Ferrario ainda afirma que “o Município de Maceió compareceu aos autos, requerendo a reconsideração da decisão do desembargador plantonista, sob alegação de que a interposição do recurso ocorreu quando sequer há decisão proferida na origem. Por isso, sustenta o não cabimento do agravo e a ocorrência de usurpação de competência e supressão de instância, pois não houve análise do pleito pelo juízo a quo.

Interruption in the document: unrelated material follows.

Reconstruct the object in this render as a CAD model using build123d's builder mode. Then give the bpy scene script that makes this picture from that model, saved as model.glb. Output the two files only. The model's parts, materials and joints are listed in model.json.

Ainda, alega haver violação à separação dos poderes e ao pacto federativo, pois a decisão invadiria constitucionalmente asseguradas aos Poderes Executivo e Legislativo”.
Na decisão, Ferrario afirma ainda que a Prefeitura de Maceió “apontou que, com o recebimento de recursos, tem realizado diversas ações em benefício dos moradores da cidade de Maceió, entre os quais se incluem aqueles que residiam nos bairros atingidos. Além disso, defende que outras medidas estão em estruturação, o que se justifica por sua complexidade”.
O valor total do acordo firmado entre a Braskem e a Prefeitura de Maceió é de R$ 1,7 bilhão. Ricardo Melro, um dos defensores públicos envolvidos no caso, destacou que a decisão parcial já reconhecia a omissão da prefeitura em relação às vítimas. Sobre a decisão de Fábio Ferrario, Melro disse que ainda não analisou o mérito da questão, apenas entendeu que não cabia recurso por falta de uma decisão formal no primeiro grau. Ele destacou que “há precedentes no Tribunal de Justiça de Alagoas indicando que a omissão em decidir pode ser alvo de recurso, especialmente em casos urgentes onde há risco de perecimento de direitos”.
Melro explicou, ainda, que, após a espera por uma decisão do juiz de primeiro grau na sexta-feira (12), foi necessário recorrer no plantão judicial, já que a transferência de R$ 250 milhões estava programada para a segunda-feira (15). “O desembargador, reconhecendo a urgência, determinou o bloqueio dos recursos. Contudo, o juiz natural do caso, Fábio Ferrario, decidiu posteriormente que o recurso não cabia”, explicou.
O defensor ressaltou a importância de esclarecer a posição da Prefeitura de Maceió, que emitiu nota oficial afirmando que a alocação dos recursos ao fundo dos moradores seria feita, mas sem especificar prazos ou valores. Melro pediu ao juiz que intime a prefeitura para uma audiência, onde deverá informar quando e quanto será destinado ao fundo. “Ele também solicitou uma decisão formal sobre o pedido de bloqueio dos recursos municipais”.
Movimento lamenta decisão de magistrado: ‘em favor da Braskem’
Em resposta à decisão do desembargador do Tribunal de Justiça de Alagoas, Fábio Ferrario, Neirevane Nunes, do Movimento Unificado das Vítimas da Braskem (MUVB), expressou sua insatisfação.
“Veja que não é a primeira vez que esse desembargador decide a favor da Braskem. É o mesmo que determinou que a via do [bairro] Mutange fosse liberada quando estava o acampamento de resistência dos moradores lá na entrada da unidade da Braskem ao lado do Colégio Bom Conselho. É a segunda vez que o desembargador ignora os direitos das vítimas e beneficia a Braskem”, disse ela.
Neirevane também criticou o sistema de justiça, afirmando que “muitos dos que estão no sistema de justiça esquecem que são funcionários públicos, que é o povo que mantém todo o sistema. Este mesmo sistema não serve à população, mas sim aos que detêm o poder político e econômico, como no caso da Braskem”.
A Defensoria Pública Estadual tem buscado garantir que parte do dinheiro da indenização da Braskem seja destinada ao Fundo de Amparo ao Morador.
Os defensores públicos Ricardo Melro, Daniel Alcoforado e Lucas Valença entraram com uma Ação Civil Pública solicitando que a Justiça obrigue o prefeito JHC a destinar os R$ 250 milhões que serão pagos pela Braskem ao fundo. A ação se baseia em diversas promessas públicas feitas pelo prefeito e seus assessores.